Instruction: Can the data below be echoed back word for word?

Entries from a dataset:
===
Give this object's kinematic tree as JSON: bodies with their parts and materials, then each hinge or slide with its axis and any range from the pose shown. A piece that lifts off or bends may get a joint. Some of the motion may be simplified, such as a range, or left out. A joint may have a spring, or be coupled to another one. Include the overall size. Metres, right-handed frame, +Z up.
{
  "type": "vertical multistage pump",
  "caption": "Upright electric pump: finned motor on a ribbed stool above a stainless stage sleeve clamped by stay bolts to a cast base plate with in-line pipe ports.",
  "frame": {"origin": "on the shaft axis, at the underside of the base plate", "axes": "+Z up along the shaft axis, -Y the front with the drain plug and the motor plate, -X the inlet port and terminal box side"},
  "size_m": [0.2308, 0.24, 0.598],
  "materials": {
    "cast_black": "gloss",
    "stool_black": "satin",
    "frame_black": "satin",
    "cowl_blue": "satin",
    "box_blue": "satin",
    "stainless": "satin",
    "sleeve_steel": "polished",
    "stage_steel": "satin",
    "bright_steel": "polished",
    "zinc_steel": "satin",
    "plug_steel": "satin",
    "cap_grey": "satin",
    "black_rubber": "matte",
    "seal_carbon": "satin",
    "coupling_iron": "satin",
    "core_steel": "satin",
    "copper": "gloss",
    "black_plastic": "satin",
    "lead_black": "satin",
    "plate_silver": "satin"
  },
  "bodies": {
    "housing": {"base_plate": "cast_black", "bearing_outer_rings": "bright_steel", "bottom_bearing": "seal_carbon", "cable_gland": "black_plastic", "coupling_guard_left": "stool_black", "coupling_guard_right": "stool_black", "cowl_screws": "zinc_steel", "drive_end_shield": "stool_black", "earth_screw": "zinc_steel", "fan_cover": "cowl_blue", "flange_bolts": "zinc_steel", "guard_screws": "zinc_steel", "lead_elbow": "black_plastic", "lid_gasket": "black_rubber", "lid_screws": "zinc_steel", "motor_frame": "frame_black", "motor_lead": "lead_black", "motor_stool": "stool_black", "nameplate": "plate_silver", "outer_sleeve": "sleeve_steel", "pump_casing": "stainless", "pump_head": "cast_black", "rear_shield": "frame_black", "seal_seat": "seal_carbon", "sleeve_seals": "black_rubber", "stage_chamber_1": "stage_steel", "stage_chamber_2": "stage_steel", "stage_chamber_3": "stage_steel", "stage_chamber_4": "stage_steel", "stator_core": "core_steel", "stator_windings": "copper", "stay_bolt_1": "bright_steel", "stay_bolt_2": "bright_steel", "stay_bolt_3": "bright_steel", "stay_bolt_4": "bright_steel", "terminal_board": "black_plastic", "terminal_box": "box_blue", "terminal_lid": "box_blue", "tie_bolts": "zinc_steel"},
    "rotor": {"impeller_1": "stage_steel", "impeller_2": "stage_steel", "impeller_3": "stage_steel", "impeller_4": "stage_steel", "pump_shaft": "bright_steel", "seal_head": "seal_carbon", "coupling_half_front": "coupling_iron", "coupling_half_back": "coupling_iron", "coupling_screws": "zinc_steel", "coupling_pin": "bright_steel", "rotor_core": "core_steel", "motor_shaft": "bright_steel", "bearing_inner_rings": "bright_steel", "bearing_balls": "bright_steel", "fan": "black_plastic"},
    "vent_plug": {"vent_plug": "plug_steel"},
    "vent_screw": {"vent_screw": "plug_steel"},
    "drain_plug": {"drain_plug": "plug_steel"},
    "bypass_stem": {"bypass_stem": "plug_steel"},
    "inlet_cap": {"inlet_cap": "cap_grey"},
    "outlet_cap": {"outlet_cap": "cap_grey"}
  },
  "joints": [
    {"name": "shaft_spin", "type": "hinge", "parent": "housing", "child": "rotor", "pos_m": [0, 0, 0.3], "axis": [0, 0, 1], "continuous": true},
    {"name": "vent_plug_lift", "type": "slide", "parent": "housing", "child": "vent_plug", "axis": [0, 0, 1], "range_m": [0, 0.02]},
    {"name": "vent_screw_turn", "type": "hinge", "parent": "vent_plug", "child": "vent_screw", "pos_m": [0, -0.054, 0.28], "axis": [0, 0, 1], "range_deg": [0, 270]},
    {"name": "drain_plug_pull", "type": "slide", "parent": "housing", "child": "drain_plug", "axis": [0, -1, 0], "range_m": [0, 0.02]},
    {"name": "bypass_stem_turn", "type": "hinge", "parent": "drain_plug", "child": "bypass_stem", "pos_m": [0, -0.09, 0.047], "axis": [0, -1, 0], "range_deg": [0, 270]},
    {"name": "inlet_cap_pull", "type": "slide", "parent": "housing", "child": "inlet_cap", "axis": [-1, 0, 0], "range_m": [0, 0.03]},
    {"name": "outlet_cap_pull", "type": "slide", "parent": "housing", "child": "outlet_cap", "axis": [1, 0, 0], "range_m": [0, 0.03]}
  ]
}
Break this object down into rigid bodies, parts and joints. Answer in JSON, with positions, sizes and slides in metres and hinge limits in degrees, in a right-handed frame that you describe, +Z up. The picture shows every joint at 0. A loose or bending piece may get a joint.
===
Answer to the problem:
Give this object's kinematic tree as JSON: bodies with their parts and materials, then each hinge or slide with its axis and any range from the pose shown. A piece that lifts off or bends may get a joint. Some of the motion may be simplified, such as a range, or left out. A joint may have a spring, or be coupled to another one. Include the overall size. Metres, right-handed frame, +Z up.
{
  "type": "vertical multistage pump",
  "caption": "Upright electric pump: finned motor on a ribbed stool above a stainless stage sleeve clamped by stay bolts to a cast base plate with in-line pipe ports.",
  "frame": {"origin": "on the shaft axis, at the underside of the base plate", "axes": "+Z up along the shaft axis, -Y the front with the drain plug and the motor plate, -X the inlet port and terminal box side"},
  "size_m": [0.2308, 0.24, 0.598],
  "materials": {
    "cast_black": "gloss",
    "stool_black": "satin",
    "frame_black": "satin",
    "cowl_blue": "satin",
    "box_blue": "satin",
    "stainless": "satin",
    "sleeve_steel": "polished",
    "stage_steel": "satin",
    "bright_steel": "polished",
    "zinc_steel": "satin",
    "plug_steel": "satin",
    "cap_grey": "satin",
    "black_rubber": "matte",
    "seal_carbon": "satin",
    "coupling_iron": "satin",
    "core_steel": "satin",
    "copper": "gloss",
    "black_plastic": "satin",
    "lead_black": "satin",
    "plate_silver": "satin"
  },
  "bodies": {
    "housing": {"base_plate": "cast_black", "bearing_outer_rings": "bright_steel", "bottom_bearing": "seal_carbon", "cable_gland": "black_plastic", "coupling_guard_left": "stool_black", "coupling_guard_right": "stool_black", "cowl_screws": "zinc_steel", "drive_end_shield": "stool_black", "earth_screw": "zinc_steel", "fan_cover": "cowl_blue", "flange_bolts": "zinc_steel", "guard_screws": "zinc_steel", "lead_elbow": "black_plastic", "lid_gasket": "black_rubber", "lid_screws": "zinc_steel", "motor_frame": "frame_black", "motor_lead": "lead_black", "motor_stool": "stool_black", "nameplate": "plate_silver", "outer_sleeve": "sleeve_steel", "pump_casing": "stainless", "pump_head": "cast_black", "rear_shield": "frame_black", "seal_seat": "seal_carbon", "sleeve_seals": "black_rubber", "stage_chamber_1": "stage_steel", "stage_chamber_2": "stage_steel", "stage_chamber_3": "stage_steel", "stage_chamber_4": "stage_steel", "stator_core": "core_steel", "stator_windings": "copper", "stay_bolt_1": "bright_steel", "stay_bolt_2": "bright_steel", "stay_bolt_3": "bright_steel", "stay_bolt_4": "bright_steel", "terminal_board": "black_plastic", "terminal_box": "box_blue", "terminal_lid": "box_blue", "tie_bolts": "zinc_steel"},
    "rotor": {"impeller_1": "stage_steel", "impeller_2": "stage_steel", "impeller_3": "stage_steel", "impeller_4": "stage_steel", "pump_shaft": "bright_steel", "seal_head": "seal_carbon", "coupling_half_front": "coupling_iron", "coupling_half_back": "coupling_iron", "coupling_screws": "zinc_steel", "coupling_pin": "bright_steel", "rotor_core": "core_steel", "motor_shaft": "bright_steel", "bearing_inner_rings": "bright_steel", "bearing_balls": "bright_steel", "fan": "black_plastic"},
    "vent_plug": {"vent_plug": "plug_steel"},
    "vent_screw": {"vent_screw": "plug_steel"},
    "drain_plug": {"drain_plug": "plug_steel"},
    "bypass_stem": {"bypass_stem": "plug_steel"},
    "inlet_cap": {"inlet_cap": "cap_grey"},
    "outlet_cap": {"outlet_cap": "cap_grey"}
  },
  "joints": [
    {"name": "shaft_spin", "type": "hinge", "parent": "housing", "child": "rotor", "pos_m": [0, 0, 0.3], "axis": [0, 0, 1], "continuous": true},
    {"name": "vent_plug_lift", "type": "slide", "parent": "housing", "child": "vent_plug", "axis": [0, 0, 1], "range_m": [0, 0.02]},
    {"name": "vent_screw_turn", "type": "hinge", "parent": "vent_plug", "child": "vent_screw", "pos_m": [0, -0.054, 0.28], "axis": [0, 0, 1], "range_deg": [0, 270]},
    {"name": "drain_plug_pull", "type": "slide", "parent": "housing", "child": "drain_plug", "axis": [0, -1, 0], "range_m": [0, 0.02]},
    {"name": "bypass_stem_turn", "type": "hinge", "parent": "drain_plug", "child": "bypass_stem", "pos_m": [0, -0.09, 0.047], "axis": [0, -1, 0], "range_deg": [0, 270]},
    {"name": "inlet_cap_pull", "type": "slide", "parent": "housing", "child": "inlet_cap", "axis": [-1, 0, 0], "range_m": [0, 0.03]},
    {"name": "outlet_cap_pull", "type": "slide", "parent": "housing", "child": "outlet_cap", "axis": [1, 0, 0], "range_m": [0, 0.03]}
  ]
}
Break this object down into rigid bodies, parts and joints. Answer in JSON, with positions, sizes and slides in metres and hinge limits in degrees, in a right-handed frame that you describe, +Z up. The picture shows every joint at 0. A loose or bending piece may get a joint.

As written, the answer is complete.